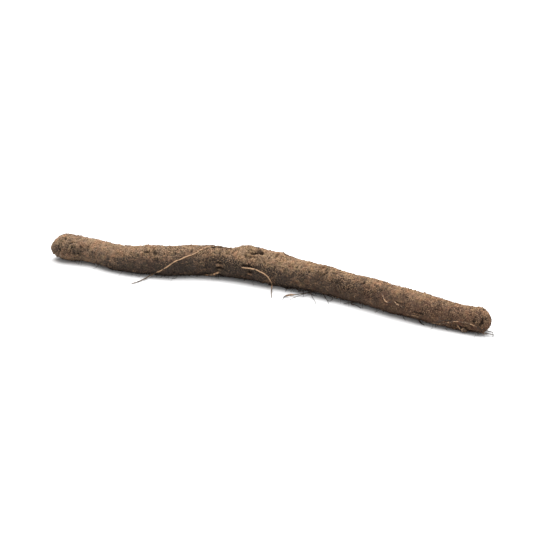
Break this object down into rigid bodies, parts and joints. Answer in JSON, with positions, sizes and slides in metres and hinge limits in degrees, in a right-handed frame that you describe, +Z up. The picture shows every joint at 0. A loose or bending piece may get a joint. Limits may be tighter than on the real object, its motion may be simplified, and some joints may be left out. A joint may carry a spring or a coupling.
{
  "type": "burdock root",
  "caption": "Long, slightly bent taproot with a rounded crown end, a blunt tail end and thin rootlets, lying on its flattened belly.",
  "frame": {"origin": "middle of the footprint, on the surface that the root lies on", "axes": "+X along the root from the crown end to the tail end, +Y towards the side that it bows to, +Z up"},
  "size_m": [0.3677, 0.0653, 0.025],
  "materials": {
    "earthy_bark": "matte brown bark dusted with dried soil, finely wrinkled across, paler on top and darker underneath"
  },
  "bodies": {
    "root": {"burdock_root": "earthy_bark"}
  },
  "joints": []
}
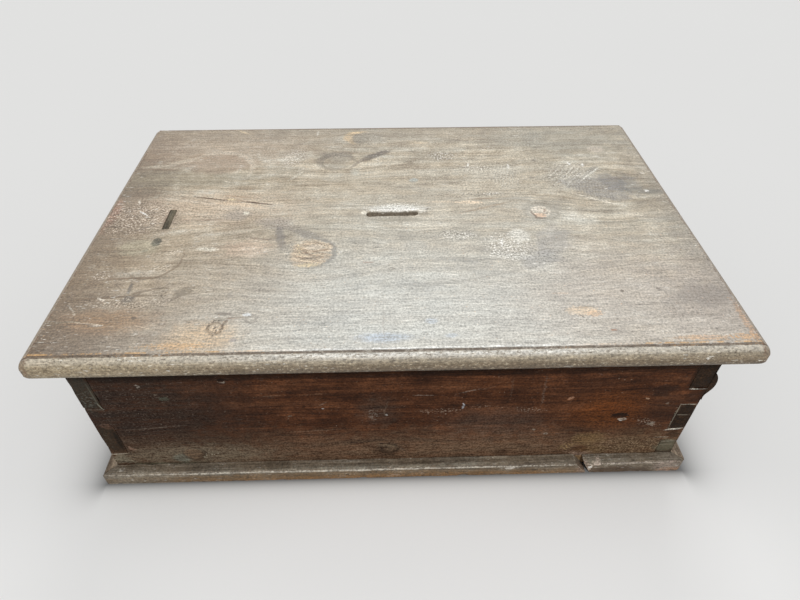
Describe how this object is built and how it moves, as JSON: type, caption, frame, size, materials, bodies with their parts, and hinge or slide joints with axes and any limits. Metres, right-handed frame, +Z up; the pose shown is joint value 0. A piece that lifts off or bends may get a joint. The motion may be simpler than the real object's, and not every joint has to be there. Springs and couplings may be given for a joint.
{
  "type": "candle box",
  "caption": "Low dovetailed wooden box on a moulded plinth, with an overhanging round-edged lid that lifts on iron hinges at the back and has a slot through it.",
  "frame": {"origin": "on the floor under the middle of the lid", "axes": "+X to the box's right along its length, +Y to its back, +Z up"},
  "size_m": [0.7, 0.453, 0.2235],
  "materials": {
    "carcase_wood": "old softwood, dark red-brown stain worn to bare wood at edges",
    "lid_wood": "old softwood, grey-brown, dry and scratched, knots showing",
    "plinth_wood": "old softwood, grey-brown with orange wear low down",
    "bottom_wood": "unfinished softwood, dusty",
    "batten_wood": "unfinished softwood",
    "plug_wood": "dark filler",
    "hinge_iron": "forged iron, dark and lightly rusted",
    "nail_iron": "forged iron, rusted"
  },
  "bodies": {
    "box": {"front_board": "carcase_wood", "back_board": "carcase_wood", "left_end_board": "carcase_wood", "right_end_board": "carcase_wood", "right_end_ogee_strip": "carcase_wood", "bottom_board_front": "bottom_wood", "bottom_board_rear": "bottom_wood", "plinth_front_long": "plinth_wood", "plinth_front_short": "plinth_wood", "plinth_left": "plinth_wood", "plinth_right": "plinth_wood", "bottom_nails": "nail_iron", "plinth_sprigs": "nail_iron", "ogee_sprigs": "nail_iron", "hinge_left_box_leaf": "hinge_iron", "hinge_left_pin": "hinge_iron", "hinge_right_box_leaf": "hinge_iron", "hinge_right_pin": "hinge_iron", "hinge_box_screws": "hinge_iron"},
    "lid": {"lid_board": "lid_wood", "lid_mortise_plug": "plug_wood", "lid_batten_left": "batten_wood", "lid_batten_right": "batten_wood", "lid_batten_nails": "nail_iron", "hinge_left_lid_leaf": "hinge_iron", "hinge_right_lid_leaf": "hinge_iron", "hinge_lid_screws": "hinge_iron"}
  },
  "joints": [
    {"name": "lid_hinge", "type": "hinge", "parent": "box", "child": "lid", "pos_m": [0, 0.213, 0.2005], "axis": [-1, 0, 0], "range_deg": [0, 108]}
  ]
}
──────────
DO THIS: Return all of the above records exactly, leaving no line out.

RESPONSE TO THIS EXERCISE:
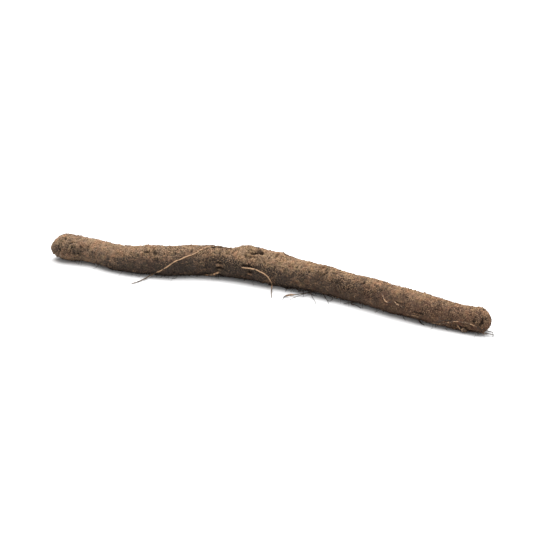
Break this object down into rigid bodies, parts and joints. Answer in JSON, with positions, sizes and slides in metres and hinge limits in degrees, in a right-handed frame that you describe, +Z up. The picture shows every joint at 0. A loose or bending piece may get a joint. Limits may be tighter than on the real object, its motion may be simplified, and some joints may be left out. A joint may carry a spring or a coupling.
{
  "type": "burdock root",
  "caption": "Long, slightly bent taproot with a rounded crown end, a blunt tail end and thin rootlets, lying on its flattened belly.",
  "frame": {"origin": "middle of the footprint, on the surface that the root lies on", "axes": "+X along the root from the crown end to the tail end, +Y towards the side that it bows to, +Z up"},
  "size_m": [0.3677, 0.0653, 0.025],
  "materials": {
    "earthy_bark": "matte brown bark dusted with dried soil, finely wrinkled across, paler on top and darker underneath"
  },
  "bodies": {
    "root": {"burdock_root": "earthy_bark"}
  },
  "joints": []
}
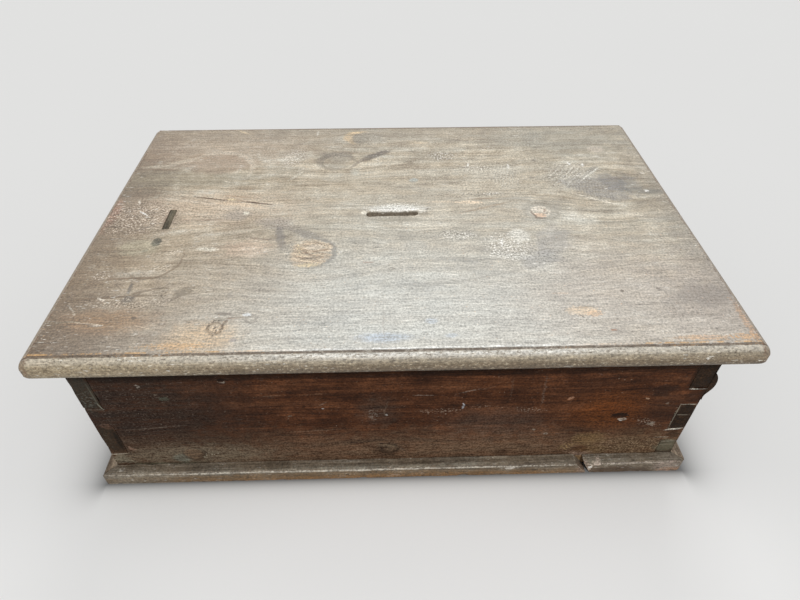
Describe how this object is built and how it moves, as JSON: type, caption, frame, size, materials, bodies with their parts, and hinge or slide joints with axes and any limits. Metres, right-handed frame, +Z up; the pose shown is joint value 0. A piece that lifts off or bends may get a joint. The motion may be simpler than the real object's, and not every joint has to be there. Springs and couplings may be given for a joint.
{
  "type": "candle box",
  "caption": "Low dovetailed wooden box on a moulded plinth, with an overhanging round-edged lid that lifts on iron hinges at the back and has a slot through it.",
  "frame": {"origin": "on the floor under the middle of the lid", "axes": "+X to the box's right along its length, +Y to its back, +Z up"},
  "size_m": [0.7, 0.453, 0.2235],
  "materials": {
    "carcase_wood": "old softwood, dark red-brown stain worn to bare wood at edges",
    "lid_wood": "old softwood, grey-brown, dry and scratched, knots showing",
    "plinth_wood": "old softwood, grey-brown with orange wear low down",
    "bottom_wood": "unfinished softwood, dusty",
    "batten_wood": "unfinished softwood",
    "plug_wood": "dark filler",
    "hinge_iron": "forged iron, dark and lightly rusted",
    "nail_iron": "forged iron, rusted"
  },
  "bodies": {
    "box": {"front_board": "carcase_wood", "back_board": "carcase_wood", "left_end_board": "carcase_wood", "right_end_board": "carcase_wood", "right_end_ogee_strip": "carcase_wood", "bottom_board_front": "bottom_wood", "bottom_board_rear": "bottom_wood", "plinth_front_long": "plinth_wood", "plinth_front_short": "plinth_wood", "plinth_left": "plinth_wood", "plinth_right": "plinth_wood", "bottom_nails": "nail_iron", "plinth_sprigs": "nail_iron", "ogee_sprigs": "nail_iron", "hinge_left_box_leaf": "hinge_iron", "hinge_left_pin": "hinge_iron", "hinge_right_box_leaf": "hinge_iron", "hinge_right_pin": "hinge_iron", "hinge_box_screws": "hinge_iron"},
    "lid": {"lid_board": "lid_wood", "lid_mortise_plug": "plug_wood", "lid_batten_left": "batten_wood", "lid_batten_right": "batten_wood", "lid_batten_nails": "nail_iron", "hinge_left_lid_leaf": "hinge_iron", "hinge_right_lid_leaf": "hinge_iron", "hinge_lid_screws": "hinge_iron"}
  },
  "joints": [
    {"name": "lid_hinge", "type": "hinge", "parent": "box", "child": "lid", "pos_m": [0, 0.213, 0.2005], "axis": [-1, 0, 0], "range_deg": [0, 108]}
  ]
}